Warning: This article will offend Taylor Swift fans who actually think she can sing. I am deeply offended by the fact that Taylor Swift is a super celebrity, when Kate Gosselin is criticized for trying to be a celebrity. I bet Kate Gosselin could sing better than Taylor Swift! That’s how poorly Taylor Swift sings. In fact, Taylor Swift doesn’t sing much better than me!

It’s not even open to debate: If Taylor Swift were born in 1976 and waited until 2006 to pursue a singing career (age 30), then to this day, NOBODY would know whom she was, because a 30-year-old woman who absolutely cannot sing would never get a recording contract or mega fan base. Taylor Swift cannot sing. And many on the Web have expressed the same observation.
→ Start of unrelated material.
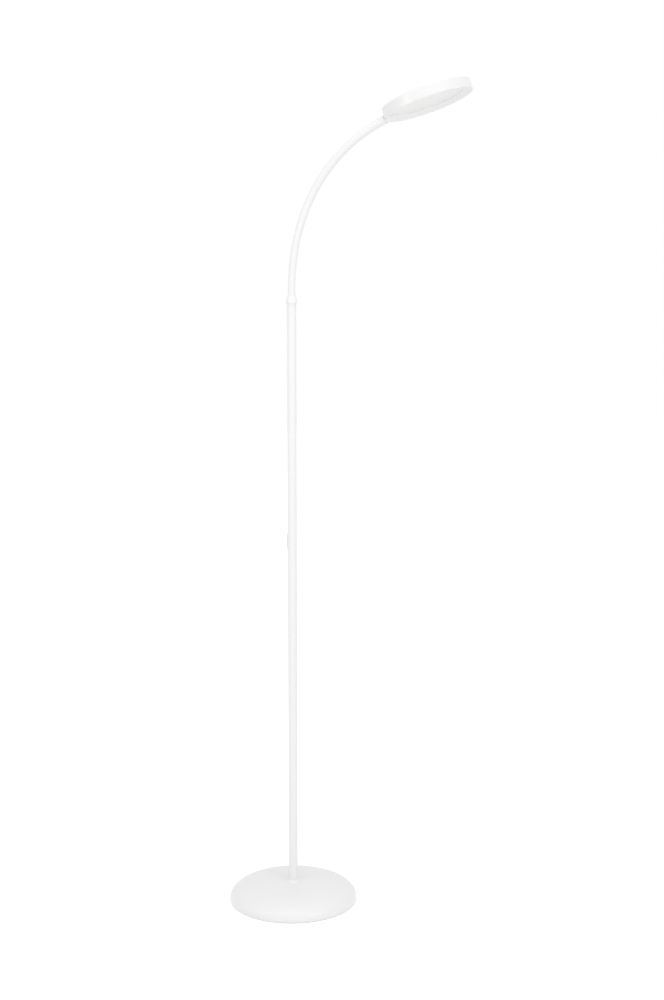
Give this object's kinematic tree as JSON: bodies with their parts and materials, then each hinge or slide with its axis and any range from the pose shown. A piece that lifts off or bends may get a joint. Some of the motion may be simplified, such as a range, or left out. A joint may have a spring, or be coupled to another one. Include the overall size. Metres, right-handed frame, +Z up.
{
  "type": "gooseneck reading floor lamp",
  "caption": "White LED reading floor lamp: low domed base, slim two-part pole with a push switch, arched flexible neck, and a shallow round tilted head with an opal diffuser.",
  "frame": {"origin": "centre of the foot pad's underside, on the pole's axis", "axes": "+Z up along the pole, +X the way the neck arches towards the head, -X the switch and the inlet"},
  "size_m": [0.4197, 0.2268, 1.4266],
  "materials": {
    "white_paint": "satin",
    "neck_sleeve": "satin",
    "white_aluminium": "satin",
    "bare_aluminium": "satin",
    "ballast_iron": "matte",
    "zinc_steel": "satin",
    "contact_brass": "polished",
    "foot_foam": "matte",
    "black_plastic": "matte",
    "cable_sheath": "matte",
    "white_plastic": "satin",
    "button_plastic": "satin",
    "lens_plastic": "gloss",
    "green_board": "satin",
    "white_board": "satin",
    "led_resin": "gloss",
    "opal_acrylic": "satin",
    "reflector_white": "gloss"
  },
  "bodies": {
    "stand": {"base_cover": "white_paint", "base_ballast": "ballast_iron", "base_plate": "zinc_steel", "base_screws": "zinc_steel", "foot_pad": "foot_foam", "power_inlet": "black_plastic", "inlet_pin": "contact_brass", "supply_cable": "cable_sheath", "stem_flange": "white_paint", "stem_nipple": "zinc_steel", "stem_washer": "zinc_steel", "stem_nut": "zinc_steel", "pole_foot_insert": "zinc_steel", "pole_tube_lower": "white_paint", "pole_joint_stud": "zinc_steel", "pole_joint_socket": "zinc_steel", "pole_tube_upper": "white_paint", "lamp_cable": "cable_sheath", "switch_carrier": "white_plastic", "tact_switch": "black_plastic", "switch_board": "green_board", "indicator_lens": "lens_plastic", "neck_collar": "white_aluminium", "neck_root": "neck_sleeve"},
    "button": {"switch_button": "button_plastic", "switch_plunger": "black_plastic"},
    "neck_01": {"neck_link_01": "neck_sleeve"},
    "neck_02": {"neck_link_02": "neck_sleeve"},
    "neck_03": {"neck_link_03": "neck_sleeve"},
    "neck_04": {"neck_link_04": "neck_sleeve"},
    "neck_05": {"neck_link_05": "neck_sleeve"},
    "neck_06": {"neck_link_06": "neck_sleeve"},
    "neck_07": {"neck_link_07": "neck_sleeve"},
    "neck_08": {"neck_link_08": "neck_sleeve"},
    "neck_09": {"neck_link_09": "neck_sleeve"},
    "neck_10": {"neck_link_10": "neck_sleeve"},
    "neck_11": {"neck_link_11": "neck_sleeve"},
    "head": {"neck_tip": "neck_sleeve", "neck_clamp": "white_aluminium", "clamp_grub_screw": "zinc_steel", "clamp_screws": "zinc_steel", "head_shell": "white_aluminium", "heat_plate": "bare_aluminium", "led_board": "white_board", "led_chips": "led_resin", "board_screws": "zinc_steel", "reflector_ring": "reflector_white", "diffuser": "opal_acrylic", "bezel_ring": "white_plastic", "head_lead": "cable_sheath"}
  },
  "joints": [
    {"name": "button_press", "type": "slide", "parent": "stand", "child": "button", "axis": [1, 0, 0], "range_m": [0, 0.0008], "stiffness_N_per_m": 1500, "springref_m": -0.0004},
    {"name": "lower_bend", "type": "hinge", "parent": "stand", "child": "neck_01", "pos_m": [0, 0, 1.087], "axis": [0, 1, 0], "range_deg": [-15, 15]},
    {"name": "lower_sway", "type": "hinge", "parent": "neck_01", "child": "neck_02", "pos_m": [0.00141, 0, 1.11569], "axis": [-0.9965, 0, 0.0832], "range_deg": [-15, 15]},
    {"name": "lower_bend_2", "type": "hinge", "parent": "neck_02", "child": "neck_03", "pos_m": [0.00478, 0, 1.14422], "axis": [0, 1, 0], "range_deg": [-15, 15]},
    {"name": "lower_sway_2", "type": "hinge", "parent": "neck_03", "child": "neck_04", "pos_m": [0.01037, 0, 1.1724], "axis": [-0.9717, 0, 0.236], "range_deg": [-15, 15]},
    {"name": "lower_bend_3", "type": "hinge", "parent": "neck_04", "child": "neck_05", "pos_m": [0.01833, 0, 1.2], "axis": [0, 1, 0], "range_deg": [-15, 15]},
    {"name": "lower_sway_3", "type": "hinge", "parent": "neck_05", "child": "neck_06", "pos_m": [0.02875, 0, 1.22677], "axis": [-0.9134, 0, 0.407], "range_deg": [-15, 15]},
    {"name": "upper_bend", "type": "hinge", "parent": "neck_06", "child": "neck_07", "pos_m": [0.04168, 0, 1.25242], "axis": [0, 1, 0], "range_deg": [-15, 15]},
    {"name": "upper_sway", "type": "hinge", "parent": "neck_07", "child": "neck_08", "pos_m": [0.05709, 0, 1.27667], "axis": [-0.8152, 0, 0.5792], "range_deg": [-15, 15]},
    {"name": "upper_bend_2", "type": "hinge", "parent": "neck_08", "child": "neck_09", "pos_m": [0.07491, 0, 1.2992], "axis": [0, 1, 0], "range_deg": [-15, 15]},
    {"name": "upper_sway_2", "type": "hinge", "parent": "neck_09", "child": "neck_10", "pos_m": [0.09503, 0, 1.31971], "axis": [-0.6747, 0, 0.7381], "range_deg": [-15, 15]},
    {"name": "upper_bend_3", "type": "hinge", "parent": "neck_10", "child": "neck_11", "pos_m": [0.11726, 0, 1.33791], "axis": [0, 1, 0], "range_deg": [-15, 15]},
    {"name": "upper_sway_3", "type": "hinge", "parent": "neck_11", "child": "head", "pos_m": [0.14138, 0, 1.3535], "axis": [-0.5014, 0, 0.8652], "range_deg": [-15, 15]}
  ],
  "couplings": [
    {"joint": "lower_bend_2", "follows": "lower_bend", "ratio": 1},
    {"joint": "lower_sway_2", "follows": "lower_sway", "ratio": 1},
    {"joint": "lower_bend_3", "follows": "lower_bend", "ratio": 1},
    {"joint": "lower_sway_3", "follows": "lower_sway", "ratio": 1},
    {"joint": "upper_bend_2", "follows": "upper_bend", "ratio": 1},
    {"joint": "upper_sway_2", "follows": "upper_sway", "ratio": 1},
    {"joint": "upper_bend_3", "follows": "upper_bend", "ratio": 1},
    {"joint": "upper_sway_3", "follows": "upper_sway", "ratio": 1}
  ]
}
So why, then, was Taylor Swift the biggest selling artist in the U.S. for 2008? Why was Taylor Swift the first country music singer to “top the 2 million mark in paid downloads with three different songs,” according to Wikipedia? Why was her debut album certified as 3-times multi-platinum, and why has she earned over $18 million this year? Does all of this mean Taylor Swift can sing? NO.

A Country Standard Time Editorial in 2008 stated:

What may have propelled her career is a big marketing campaign and her reaching out to fans on the internet as a key component of the strategy (myspace.com for those living on another planet with regard to Swift). Remember, it’s not always the best songs or movies or books that do the best at the cash register. Sometimes other forces are at play.

Maybe that’s the case here as well with Swift. Nice, friendly, clean girl persona and songs that are commercially appealing and resonate with her fans.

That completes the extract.